**Stated goal**
Quote only the lines from the line containing "for piece in" to the line containing "import math", with both of those lines included, please, exactly as written.

**Entries provided**
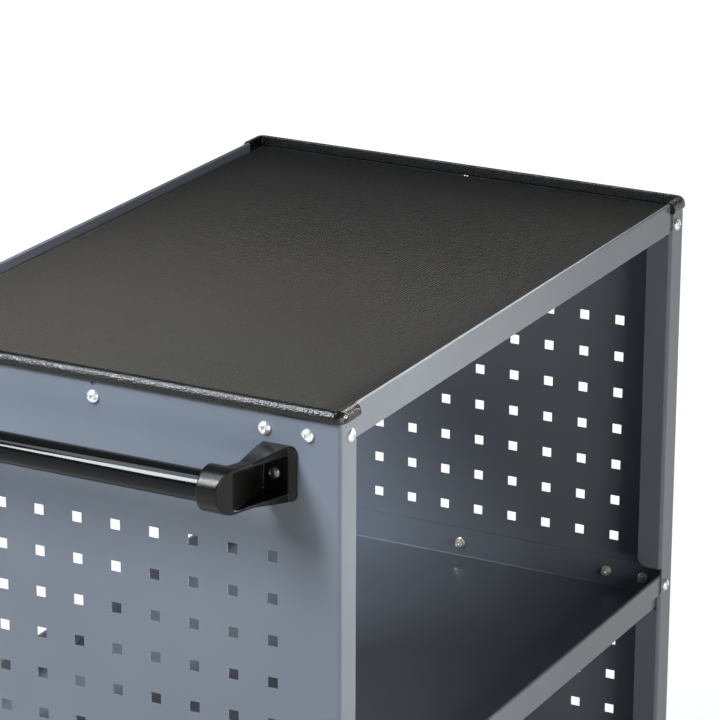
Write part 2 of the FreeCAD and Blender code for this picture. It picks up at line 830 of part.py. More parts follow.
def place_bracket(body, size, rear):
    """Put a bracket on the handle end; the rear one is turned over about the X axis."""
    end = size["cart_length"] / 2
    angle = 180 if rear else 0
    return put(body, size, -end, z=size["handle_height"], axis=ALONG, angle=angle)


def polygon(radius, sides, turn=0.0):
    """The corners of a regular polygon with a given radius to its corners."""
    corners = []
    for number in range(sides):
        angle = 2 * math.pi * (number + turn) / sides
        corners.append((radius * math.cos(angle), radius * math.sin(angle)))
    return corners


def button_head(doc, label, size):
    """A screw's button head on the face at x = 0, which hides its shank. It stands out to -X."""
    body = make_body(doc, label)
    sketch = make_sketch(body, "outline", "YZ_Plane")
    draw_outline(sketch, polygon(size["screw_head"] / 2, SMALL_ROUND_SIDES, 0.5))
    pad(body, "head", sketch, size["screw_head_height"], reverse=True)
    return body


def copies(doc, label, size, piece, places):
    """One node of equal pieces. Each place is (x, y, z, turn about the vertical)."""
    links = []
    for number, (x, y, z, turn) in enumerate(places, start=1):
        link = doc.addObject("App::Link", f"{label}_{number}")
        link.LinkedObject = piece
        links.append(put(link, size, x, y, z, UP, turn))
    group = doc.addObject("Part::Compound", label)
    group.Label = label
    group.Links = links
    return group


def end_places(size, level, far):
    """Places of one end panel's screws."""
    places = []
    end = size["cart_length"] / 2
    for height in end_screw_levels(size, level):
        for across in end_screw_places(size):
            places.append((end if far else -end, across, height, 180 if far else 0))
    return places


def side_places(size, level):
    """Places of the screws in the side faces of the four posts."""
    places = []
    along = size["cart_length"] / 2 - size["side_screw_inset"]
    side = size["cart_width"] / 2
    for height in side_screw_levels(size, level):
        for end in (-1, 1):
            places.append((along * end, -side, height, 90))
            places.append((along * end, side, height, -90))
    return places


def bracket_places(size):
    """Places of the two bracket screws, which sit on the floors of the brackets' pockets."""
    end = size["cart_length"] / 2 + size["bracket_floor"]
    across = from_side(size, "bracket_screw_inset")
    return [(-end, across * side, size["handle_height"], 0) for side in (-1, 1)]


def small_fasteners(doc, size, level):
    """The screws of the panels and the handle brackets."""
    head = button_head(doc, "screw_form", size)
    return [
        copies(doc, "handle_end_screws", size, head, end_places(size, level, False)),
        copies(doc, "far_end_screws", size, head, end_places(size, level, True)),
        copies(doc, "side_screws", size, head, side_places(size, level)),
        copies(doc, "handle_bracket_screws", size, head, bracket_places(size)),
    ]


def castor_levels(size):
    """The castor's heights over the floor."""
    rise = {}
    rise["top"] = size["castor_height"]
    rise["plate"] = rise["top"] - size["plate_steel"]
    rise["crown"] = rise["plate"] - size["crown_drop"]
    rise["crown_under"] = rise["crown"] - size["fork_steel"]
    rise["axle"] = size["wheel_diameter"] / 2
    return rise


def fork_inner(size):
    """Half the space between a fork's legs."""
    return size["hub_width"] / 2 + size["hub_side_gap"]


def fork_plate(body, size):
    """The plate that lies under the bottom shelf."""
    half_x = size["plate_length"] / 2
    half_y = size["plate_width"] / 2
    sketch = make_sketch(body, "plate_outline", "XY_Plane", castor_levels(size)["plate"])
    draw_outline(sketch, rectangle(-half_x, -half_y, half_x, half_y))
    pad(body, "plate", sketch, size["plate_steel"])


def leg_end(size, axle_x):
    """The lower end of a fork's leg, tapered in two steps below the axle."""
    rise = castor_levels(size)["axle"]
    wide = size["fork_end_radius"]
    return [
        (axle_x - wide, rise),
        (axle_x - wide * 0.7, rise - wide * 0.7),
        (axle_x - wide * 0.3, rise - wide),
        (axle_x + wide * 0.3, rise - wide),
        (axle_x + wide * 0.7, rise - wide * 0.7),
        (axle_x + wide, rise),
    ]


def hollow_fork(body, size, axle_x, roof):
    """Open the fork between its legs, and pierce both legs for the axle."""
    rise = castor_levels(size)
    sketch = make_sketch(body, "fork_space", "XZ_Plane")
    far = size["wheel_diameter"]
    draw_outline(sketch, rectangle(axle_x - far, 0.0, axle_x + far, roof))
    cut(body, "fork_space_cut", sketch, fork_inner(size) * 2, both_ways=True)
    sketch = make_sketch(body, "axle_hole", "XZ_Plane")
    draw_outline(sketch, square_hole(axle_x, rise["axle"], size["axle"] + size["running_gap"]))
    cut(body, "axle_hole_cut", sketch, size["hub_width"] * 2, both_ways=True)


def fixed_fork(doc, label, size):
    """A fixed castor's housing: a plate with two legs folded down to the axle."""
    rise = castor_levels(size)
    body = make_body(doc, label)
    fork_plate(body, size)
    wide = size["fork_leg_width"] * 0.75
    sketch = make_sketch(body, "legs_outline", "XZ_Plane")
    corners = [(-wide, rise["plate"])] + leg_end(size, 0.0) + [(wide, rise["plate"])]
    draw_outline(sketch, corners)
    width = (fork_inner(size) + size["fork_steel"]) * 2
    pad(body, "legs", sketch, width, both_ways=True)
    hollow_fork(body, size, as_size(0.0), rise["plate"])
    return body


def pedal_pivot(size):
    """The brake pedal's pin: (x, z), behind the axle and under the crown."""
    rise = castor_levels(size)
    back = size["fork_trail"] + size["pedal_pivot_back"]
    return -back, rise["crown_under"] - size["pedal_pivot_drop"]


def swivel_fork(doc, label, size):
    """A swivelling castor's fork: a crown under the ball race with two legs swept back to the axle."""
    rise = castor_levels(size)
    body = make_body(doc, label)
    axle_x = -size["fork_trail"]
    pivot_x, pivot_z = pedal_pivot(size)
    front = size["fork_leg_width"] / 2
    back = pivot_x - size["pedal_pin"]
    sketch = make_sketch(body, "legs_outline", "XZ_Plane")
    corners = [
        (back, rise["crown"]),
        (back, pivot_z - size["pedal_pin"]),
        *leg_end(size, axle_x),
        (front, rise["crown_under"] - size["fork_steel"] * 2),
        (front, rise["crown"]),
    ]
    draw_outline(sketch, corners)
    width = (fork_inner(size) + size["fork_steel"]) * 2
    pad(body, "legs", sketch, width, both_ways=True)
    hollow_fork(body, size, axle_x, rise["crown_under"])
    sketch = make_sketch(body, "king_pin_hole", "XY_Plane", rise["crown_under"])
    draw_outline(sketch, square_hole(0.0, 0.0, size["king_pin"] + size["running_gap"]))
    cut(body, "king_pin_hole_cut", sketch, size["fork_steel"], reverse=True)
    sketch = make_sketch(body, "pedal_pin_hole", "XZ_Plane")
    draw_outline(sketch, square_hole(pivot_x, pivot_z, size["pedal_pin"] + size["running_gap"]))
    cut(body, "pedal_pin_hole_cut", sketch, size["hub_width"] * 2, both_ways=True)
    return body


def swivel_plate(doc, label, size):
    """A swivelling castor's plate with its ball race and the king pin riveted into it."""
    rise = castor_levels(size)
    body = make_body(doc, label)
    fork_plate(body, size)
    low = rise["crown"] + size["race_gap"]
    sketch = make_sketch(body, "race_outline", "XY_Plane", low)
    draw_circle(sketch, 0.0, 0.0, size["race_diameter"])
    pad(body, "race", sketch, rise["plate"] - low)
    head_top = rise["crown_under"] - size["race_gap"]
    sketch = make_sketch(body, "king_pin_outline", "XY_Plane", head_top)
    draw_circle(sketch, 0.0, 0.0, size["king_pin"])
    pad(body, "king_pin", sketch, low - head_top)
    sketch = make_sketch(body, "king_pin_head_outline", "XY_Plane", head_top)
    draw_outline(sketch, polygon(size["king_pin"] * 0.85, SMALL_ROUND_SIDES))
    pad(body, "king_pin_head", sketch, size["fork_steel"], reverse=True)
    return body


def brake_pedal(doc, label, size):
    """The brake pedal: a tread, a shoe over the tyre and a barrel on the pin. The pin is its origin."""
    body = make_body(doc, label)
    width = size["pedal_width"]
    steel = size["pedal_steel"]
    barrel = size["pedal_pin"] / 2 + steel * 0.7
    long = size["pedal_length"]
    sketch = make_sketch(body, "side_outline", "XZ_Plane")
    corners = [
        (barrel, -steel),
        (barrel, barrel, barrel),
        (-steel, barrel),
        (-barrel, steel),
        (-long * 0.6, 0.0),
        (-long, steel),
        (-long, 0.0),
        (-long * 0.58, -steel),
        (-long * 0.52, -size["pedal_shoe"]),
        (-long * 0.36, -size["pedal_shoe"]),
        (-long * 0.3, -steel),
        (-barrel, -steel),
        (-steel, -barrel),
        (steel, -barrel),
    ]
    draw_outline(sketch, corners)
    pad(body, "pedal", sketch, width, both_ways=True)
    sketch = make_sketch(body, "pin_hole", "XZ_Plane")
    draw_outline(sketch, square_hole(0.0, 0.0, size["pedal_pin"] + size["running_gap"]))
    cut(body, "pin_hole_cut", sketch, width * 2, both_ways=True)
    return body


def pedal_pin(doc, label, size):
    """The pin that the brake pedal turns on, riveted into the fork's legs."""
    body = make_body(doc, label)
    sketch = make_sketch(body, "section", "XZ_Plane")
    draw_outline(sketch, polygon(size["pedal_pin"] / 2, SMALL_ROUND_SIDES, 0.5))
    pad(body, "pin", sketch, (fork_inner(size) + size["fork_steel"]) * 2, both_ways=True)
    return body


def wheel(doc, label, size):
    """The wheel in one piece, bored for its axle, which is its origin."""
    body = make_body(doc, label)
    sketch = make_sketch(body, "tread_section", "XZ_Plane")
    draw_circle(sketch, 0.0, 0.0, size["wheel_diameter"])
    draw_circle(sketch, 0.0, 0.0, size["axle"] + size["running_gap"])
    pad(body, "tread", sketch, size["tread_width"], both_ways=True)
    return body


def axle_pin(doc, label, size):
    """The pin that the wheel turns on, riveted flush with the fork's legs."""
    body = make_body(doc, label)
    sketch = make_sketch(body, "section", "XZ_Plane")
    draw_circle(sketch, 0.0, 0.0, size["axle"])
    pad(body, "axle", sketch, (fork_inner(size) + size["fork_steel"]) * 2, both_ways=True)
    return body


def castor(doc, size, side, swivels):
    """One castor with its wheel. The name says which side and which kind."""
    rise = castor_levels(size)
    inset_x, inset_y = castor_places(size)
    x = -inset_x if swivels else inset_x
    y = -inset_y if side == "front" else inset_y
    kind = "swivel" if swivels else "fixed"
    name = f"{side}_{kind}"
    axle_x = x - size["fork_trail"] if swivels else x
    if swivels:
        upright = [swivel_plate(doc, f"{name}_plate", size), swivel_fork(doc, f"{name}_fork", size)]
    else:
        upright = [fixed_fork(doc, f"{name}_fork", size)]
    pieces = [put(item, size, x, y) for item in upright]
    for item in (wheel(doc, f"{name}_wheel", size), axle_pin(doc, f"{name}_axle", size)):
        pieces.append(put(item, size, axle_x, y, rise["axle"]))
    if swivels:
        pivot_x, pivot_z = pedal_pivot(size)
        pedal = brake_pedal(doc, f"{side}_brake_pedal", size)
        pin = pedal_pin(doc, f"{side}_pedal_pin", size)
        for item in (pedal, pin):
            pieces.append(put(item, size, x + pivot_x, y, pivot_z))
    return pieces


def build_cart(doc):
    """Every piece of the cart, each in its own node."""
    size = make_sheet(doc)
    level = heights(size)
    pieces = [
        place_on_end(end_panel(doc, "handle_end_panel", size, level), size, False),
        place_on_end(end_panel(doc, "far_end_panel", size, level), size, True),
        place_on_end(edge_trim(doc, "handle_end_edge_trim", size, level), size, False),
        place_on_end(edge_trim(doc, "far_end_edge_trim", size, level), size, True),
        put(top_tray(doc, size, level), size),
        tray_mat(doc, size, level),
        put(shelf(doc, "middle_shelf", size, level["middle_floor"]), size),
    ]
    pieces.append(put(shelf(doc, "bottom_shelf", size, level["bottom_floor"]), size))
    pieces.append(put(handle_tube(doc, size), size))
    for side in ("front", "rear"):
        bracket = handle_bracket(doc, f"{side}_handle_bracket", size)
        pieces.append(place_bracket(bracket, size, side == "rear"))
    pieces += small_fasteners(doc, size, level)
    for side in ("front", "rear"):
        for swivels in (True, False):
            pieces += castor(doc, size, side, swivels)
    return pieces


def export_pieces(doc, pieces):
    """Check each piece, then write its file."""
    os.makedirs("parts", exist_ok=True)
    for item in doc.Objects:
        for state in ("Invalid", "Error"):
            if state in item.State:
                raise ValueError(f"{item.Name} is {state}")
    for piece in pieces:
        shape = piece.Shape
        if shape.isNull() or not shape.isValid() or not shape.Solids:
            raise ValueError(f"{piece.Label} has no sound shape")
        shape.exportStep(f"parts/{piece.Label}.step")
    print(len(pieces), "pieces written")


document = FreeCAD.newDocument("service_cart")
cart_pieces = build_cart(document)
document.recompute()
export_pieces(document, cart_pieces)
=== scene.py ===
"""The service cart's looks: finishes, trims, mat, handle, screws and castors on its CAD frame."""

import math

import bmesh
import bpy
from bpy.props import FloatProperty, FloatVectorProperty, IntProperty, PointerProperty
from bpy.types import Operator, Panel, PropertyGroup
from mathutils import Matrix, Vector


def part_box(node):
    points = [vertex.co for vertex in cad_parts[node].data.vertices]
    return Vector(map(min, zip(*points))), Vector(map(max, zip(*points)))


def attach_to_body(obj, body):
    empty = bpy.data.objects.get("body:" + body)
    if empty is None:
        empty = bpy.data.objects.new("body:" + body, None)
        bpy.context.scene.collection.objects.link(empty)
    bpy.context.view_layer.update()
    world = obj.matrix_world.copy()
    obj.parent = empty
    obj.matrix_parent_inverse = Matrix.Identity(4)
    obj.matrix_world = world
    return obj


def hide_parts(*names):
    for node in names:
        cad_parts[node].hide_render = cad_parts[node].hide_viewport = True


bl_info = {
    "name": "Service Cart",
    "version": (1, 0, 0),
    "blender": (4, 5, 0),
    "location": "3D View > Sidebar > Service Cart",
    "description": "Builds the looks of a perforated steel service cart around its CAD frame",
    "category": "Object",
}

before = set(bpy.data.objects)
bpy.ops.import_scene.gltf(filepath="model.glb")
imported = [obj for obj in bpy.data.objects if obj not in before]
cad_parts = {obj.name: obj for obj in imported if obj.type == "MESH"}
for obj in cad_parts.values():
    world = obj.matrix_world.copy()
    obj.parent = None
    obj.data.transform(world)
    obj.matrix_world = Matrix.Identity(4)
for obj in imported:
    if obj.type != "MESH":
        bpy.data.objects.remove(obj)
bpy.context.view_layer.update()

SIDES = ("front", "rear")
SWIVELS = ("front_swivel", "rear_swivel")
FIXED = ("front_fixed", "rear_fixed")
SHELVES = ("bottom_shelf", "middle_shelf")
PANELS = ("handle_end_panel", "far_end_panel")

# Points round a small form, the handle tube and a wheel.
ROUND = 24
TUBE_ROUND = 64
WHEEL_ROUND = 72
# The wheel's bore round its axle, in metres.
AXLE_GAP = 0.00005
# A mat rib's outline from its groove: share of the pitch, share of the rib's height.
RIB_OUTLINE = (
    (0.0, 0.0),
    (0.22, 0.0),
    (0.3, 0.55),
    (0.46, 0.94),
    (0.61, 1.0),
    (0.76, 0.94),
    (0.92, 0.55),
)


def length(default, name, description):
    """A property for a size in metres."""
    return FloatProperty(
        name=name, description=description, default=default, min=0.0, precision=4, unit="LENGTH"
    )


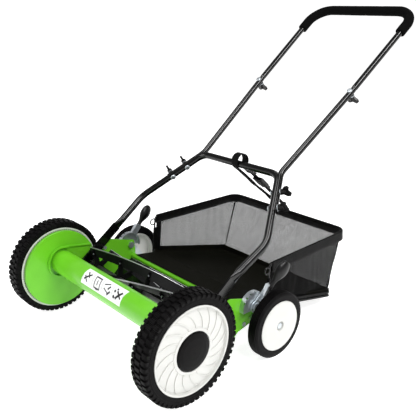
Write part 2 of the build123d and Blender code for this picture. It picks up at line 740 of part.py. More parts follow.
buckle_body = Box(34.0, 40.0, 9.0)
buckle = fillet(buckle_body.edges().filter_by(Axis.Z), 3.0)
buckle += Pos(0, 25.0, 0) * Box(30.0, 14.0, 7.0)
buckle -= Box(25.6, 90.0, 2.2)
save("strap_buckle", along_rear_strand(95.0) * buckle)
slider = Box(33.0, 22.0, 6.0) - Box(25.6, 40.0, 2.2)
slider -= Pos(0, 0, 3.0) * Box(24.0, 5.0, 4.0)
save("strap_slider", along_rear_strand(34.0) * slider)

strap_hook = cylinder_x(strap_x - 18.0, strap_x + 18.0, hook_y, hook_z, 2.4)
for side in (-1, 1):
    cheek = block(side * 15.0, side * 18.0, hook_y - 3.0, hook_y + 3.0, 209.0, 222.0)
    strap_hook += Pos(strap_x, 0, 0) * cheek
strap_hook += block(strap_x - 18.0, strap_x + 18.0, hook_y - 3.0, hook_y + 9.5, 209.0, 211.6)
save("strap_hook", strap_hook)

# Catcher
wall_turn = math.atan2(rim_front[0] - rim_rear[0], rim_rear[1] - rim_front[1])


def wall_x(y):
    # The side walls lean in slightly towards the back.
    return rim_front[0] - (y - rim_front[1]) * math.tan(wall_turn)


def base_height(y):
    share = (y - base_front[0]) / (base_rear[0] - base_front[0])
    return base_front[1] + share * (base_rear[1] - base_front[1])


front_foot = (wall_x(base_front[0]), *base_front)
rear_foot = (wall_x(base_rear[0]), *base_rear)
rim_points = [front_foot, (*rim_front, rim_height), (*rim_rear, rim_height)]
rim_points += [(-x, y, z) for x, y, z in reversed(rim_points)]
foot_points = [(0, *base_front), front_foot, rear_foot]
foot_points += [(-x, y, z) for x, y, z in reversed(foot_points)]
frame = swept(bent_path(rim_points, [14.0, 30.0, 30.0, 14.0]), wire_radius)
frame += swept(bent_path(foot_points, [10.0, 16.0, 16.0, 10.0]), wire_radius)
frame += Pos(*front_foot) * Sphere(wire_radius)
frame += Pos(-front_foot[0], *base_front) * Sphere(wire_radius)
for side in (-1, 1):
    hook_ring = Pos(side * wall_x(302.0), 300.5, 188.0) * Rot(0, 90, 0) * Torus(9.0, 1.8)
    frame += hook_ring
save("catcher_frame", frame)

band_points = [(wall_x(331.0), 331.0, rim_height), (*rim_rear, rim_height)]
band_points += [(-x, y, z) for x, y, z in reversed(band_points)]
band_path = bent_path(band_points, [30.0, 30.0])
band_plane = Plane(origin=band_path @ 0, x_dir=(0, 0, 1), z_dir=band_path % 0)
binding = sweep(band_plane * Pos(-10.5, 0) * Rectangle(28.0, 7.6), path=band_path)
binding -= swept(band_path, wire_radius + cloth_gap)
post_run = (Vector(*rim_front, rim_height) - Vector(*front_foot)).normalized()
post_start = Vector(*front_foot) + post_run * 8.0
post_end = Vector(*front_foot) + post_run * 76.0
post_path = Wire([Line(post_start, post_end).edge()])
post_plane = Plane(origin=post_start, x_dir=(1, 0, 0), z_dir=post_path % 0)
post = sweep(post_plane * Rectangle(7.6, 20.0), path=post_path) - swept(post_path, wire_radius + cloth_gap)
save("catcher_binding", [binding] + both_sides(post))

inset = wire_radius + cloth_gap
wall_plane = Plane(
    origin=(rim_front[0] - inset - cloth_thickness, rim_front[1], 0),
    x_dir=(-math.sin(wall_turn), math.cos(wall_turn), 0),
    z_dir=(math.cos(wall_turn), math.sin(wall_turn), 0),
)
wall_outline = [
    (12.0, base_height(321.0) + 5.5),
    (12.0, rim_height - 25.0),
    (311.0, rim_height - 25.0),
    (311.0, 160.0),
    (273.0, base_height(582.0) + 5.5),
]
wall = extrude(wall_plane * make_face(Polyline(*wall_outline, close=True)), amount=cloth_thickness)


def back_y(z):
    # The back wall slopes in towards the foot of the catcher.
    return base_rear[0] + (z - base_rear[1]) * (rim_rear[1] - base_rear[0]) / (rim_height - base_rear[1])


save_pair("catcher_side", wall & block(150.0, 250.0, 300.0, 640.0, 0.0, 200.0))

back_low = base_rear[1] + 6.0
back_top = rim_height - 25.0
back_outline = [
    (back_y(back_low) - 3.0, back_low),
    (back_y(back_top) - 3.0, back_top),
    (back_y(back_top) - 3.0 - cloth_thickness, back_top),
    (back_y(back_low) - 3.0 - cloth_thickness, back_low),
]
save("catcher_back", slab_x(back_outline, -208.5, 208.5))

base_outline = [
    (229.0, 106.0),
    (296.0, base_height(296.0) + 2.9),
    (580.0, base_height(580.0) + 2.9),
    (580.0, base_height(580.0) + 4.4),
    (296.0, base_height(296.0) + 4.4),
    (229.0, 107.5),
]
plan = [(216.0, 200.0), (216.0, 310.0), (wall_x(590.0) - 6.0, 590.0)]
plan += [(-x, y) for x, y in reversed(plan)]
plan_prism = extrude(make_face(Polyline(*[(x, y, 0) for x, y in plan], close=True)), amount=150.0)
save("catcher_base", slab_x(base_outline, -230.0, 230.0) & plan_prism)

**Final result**
    for piece in pieces:
        shape = piece.Shape
        if shape.isNull() or not shape.isValid() or not shape.Solids:
            raise ValueError(f"{piece.Label} has no sound shape")
        shape.exportStep(f"parts/{piece.Label}.step")
    print(len(pieces), "pieces written")


document = FreeCAD.newDocument("service_cart")
cart_pieces = build_cart(document)
document.recompute()
export_pieces(document, cart_pieces)
=== scene.py ===
"""The service cart's looks: finishes, trims, mat, handle, screws and castors on its CAD frame."""

import math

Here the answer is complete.